:: Written instruction ::
Output, please, exactly those lines of the listing that come before the line with "POST_LENGTH, post_foot, post_axis)", along with that line itself.
+++
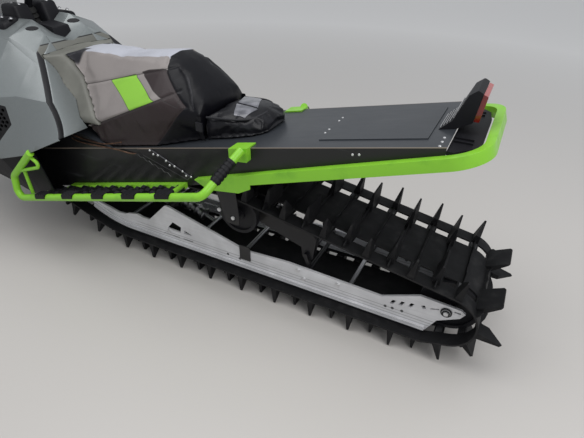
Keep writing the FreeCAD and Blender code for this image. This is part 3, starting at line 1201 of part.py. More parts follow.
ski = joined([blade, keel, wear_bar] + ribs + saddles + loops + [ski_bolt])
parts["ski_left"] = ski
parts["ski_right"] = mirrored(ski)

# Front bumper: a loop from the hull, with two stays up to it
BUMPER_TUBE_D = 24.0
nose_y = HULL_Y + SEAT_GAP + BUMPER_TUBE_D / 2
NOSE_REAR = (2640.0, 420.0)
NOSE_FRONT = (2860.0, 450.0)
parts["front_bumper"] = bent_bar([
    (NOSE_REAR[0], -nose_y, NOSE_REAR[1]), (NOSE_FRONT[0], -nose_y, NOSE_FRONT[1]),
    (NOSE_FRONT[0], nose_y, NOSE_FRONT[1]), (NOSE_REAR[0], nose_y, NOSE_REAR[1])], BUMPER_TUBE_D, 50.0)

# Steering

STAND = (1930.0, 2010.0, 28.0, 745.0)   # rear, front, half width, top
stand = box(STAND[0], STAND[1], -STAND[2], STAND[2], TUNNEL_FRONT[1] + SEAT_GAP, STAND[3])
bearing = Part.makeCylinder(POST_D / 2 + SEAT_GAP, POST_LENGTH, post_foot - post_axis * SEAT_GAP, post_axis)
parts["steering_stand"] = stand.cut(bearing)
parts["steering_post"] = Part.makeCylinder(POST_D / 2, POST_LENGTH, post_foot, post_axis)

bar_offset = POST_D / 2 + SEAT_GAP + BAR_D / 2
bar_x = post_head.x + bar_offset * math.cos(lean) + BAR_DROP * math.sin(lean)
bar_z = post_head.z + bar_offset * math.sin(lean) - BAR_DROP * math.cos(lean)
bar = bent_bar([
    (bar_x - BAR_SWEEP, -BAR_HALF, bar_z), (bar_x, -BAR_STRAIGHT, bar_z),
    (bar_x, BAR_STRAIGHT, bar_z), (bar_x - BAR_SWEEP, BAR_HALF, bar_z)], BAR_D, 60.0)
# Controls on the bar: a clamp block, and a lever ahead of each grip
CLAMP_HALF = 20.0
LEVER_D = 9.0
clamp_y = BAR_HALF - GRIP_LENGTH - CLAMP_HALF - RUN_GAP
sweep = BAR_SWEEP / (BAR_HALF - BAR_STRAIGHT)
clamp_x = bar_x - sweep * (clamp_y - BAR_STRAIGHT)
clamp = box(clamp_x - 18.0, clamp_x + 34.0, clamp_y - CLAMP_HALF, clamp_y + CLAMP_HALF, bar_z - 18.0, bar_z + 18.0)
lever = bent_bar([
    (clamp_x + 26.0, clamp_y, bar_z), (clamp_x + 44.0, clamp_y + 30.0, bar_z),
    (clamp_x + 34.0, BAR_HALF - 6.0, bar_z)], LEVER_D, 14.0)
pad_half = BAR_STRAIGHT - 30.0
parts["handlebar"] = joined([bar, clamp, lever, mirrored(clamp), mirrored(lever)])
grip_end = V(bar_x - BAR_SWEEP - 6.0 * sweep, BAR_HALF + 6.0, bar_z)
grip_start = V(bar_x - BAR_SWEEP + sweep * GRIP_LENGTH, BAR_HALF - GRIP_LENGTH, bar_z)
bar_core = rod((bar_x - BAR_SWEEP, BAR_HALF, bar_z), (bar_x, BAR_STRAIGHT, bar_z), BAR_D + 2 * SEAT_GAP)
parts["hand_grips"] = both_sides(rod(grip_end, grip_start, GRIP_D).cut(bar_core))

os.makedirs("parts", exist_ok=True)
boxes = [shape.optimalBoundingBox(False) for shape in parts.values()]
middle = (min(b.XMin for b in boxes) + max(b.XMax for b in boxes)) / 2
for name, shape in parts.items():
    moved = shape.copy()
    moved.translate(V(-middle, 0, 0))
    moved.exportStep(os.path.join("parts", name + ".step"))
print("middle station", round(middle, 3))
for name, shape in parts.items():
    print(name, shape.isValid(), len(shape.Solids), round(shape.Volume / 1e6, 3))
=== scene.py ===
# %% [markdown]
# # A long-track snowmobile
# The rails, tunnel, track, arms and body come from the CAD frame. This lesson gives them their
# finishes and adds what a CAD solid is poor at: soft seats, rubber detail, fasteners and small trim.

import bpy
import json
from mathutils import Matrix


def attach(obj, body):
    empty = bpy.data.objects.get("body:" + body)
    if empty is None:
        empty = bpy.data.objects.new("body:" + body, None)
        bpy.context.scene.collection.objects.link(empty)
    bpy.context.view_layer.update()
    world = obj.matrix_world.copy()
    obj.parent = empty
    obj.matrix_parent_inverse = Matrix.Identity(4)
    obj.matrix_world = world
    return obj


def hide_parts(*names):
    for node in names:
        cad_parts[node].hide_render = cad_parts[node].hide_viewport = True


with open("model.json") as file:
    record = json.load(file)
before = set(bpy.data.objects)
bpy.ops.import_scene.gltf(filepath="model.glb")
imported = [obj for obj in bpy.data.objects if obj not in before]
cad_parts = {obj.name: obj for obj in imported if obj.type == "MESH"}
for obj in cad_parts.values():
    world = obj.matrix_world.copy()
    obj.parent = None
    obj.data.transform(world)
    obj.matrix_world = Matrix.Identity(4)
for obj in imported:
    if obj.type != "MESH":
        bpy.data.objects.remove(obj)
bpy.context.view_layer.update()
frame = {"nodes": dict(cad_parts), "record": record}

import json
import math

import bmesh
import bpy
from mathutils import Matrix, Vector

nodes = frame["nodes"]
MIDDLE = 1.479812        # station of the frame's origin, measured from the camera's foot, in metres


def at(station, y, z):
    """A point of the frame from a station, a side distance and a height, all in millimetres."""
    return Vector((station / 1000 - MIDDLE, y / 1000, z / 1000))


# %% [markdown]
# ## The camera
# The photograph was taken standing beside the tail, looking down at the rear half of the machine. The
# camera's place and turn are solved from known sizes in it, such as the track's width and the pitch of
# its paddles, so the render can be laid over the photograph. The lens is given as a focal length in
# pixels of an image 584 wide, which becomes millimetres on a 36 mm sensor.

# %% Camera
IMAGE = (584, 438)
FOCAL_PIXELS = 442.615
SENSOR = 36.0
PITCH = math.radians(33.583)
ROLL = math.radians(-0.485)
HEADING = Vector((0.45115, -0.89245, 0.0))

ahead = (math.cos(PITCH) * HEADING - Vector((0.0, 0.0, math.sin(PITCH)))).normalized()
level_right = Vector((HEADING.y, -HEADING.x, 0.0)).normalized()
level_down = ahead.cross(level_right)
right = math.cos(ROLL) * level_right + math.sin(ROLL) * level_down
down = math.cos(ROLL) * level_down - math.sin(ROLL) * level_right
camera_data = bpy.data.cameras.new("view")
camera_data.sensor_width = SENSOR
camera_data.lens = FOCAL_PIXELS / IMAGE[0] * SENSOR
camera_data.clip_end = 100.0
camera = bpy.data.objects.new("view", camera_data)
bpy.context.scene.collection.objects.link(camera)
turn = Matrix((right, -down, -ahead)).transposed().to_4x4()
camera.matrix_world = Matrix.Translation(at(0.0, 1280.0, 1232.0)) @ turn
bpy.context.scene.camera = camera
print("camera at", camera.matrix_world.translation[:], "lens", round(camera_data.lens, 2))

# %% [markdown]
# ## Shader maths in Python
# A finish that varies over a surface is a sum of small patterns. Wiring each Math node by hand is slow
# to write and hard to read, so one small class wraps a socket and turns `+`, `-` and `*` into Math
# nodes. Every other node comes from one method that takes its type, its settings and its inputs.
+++
:: Full output ::
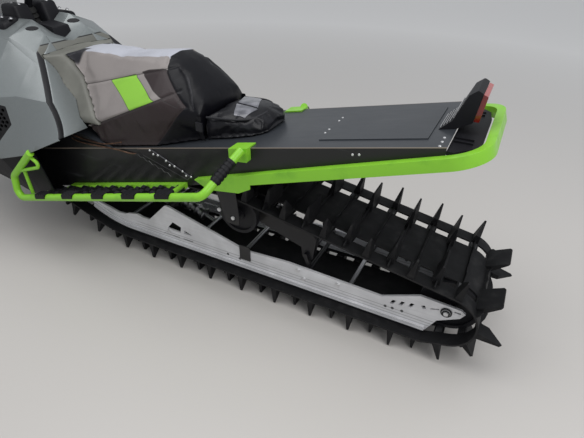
Keep writing the FreeCAD and Blender code for this image. This is part 3, starting at line 1201 of part.py. More parts follow.
ski = joined([blade, keel, wear_bar] + ribs + saddles + loops + [ski_bolt])
parts["ski_left"] = ski
parts["ski_right"] = mirrored(ski)

# Front bumper: a loop from the hull, with two stays up to it
BUMPER_TUBE_D = 24.0
nose_y = HULL_Y + SEAT_GAP + BUMPER_TUBE_D / 2
NOSE_REAR = (2640.0, 420.0)
NOSE_FRONT = (2860.0, 450.0)
parts["front_bumper"] = bent_bar([
    (NOSE_REAR[0], -nose_y, NOSE_REAR[1]), (NOSE_FRONT[0], -nose_y, NOSE_FRONT[1]),
    (NOSE_FRONT[0], nose_y, NOSE_FRONT[1]), (NOSE_REAR[0], nose_y, NOSE_REAR[1])], BUMPER_TUBE_D, 50.0)

# Steering

STAND = (1930.0, 2010.0, 28.0, 745.0)   # rear, front, half width, top
stand = box(STAND[0], STAND[1], -STAND[2], STAND[2], TUNNEL_FRONT[1] + SEAT_GAP, STAND[3])
bearing = Part.makeCylinder(POST_D / 2 + SEAT_GAP, POST_LENGTH, post_foot - post_axis * SEAT_GAP, post_axis)
parts["steering_stand"] = stand.cut(bearing)
parts["steering_post"] = Part.makeCylinder(POST_D / 2, POST_LENGTH, post_foot, post_axis)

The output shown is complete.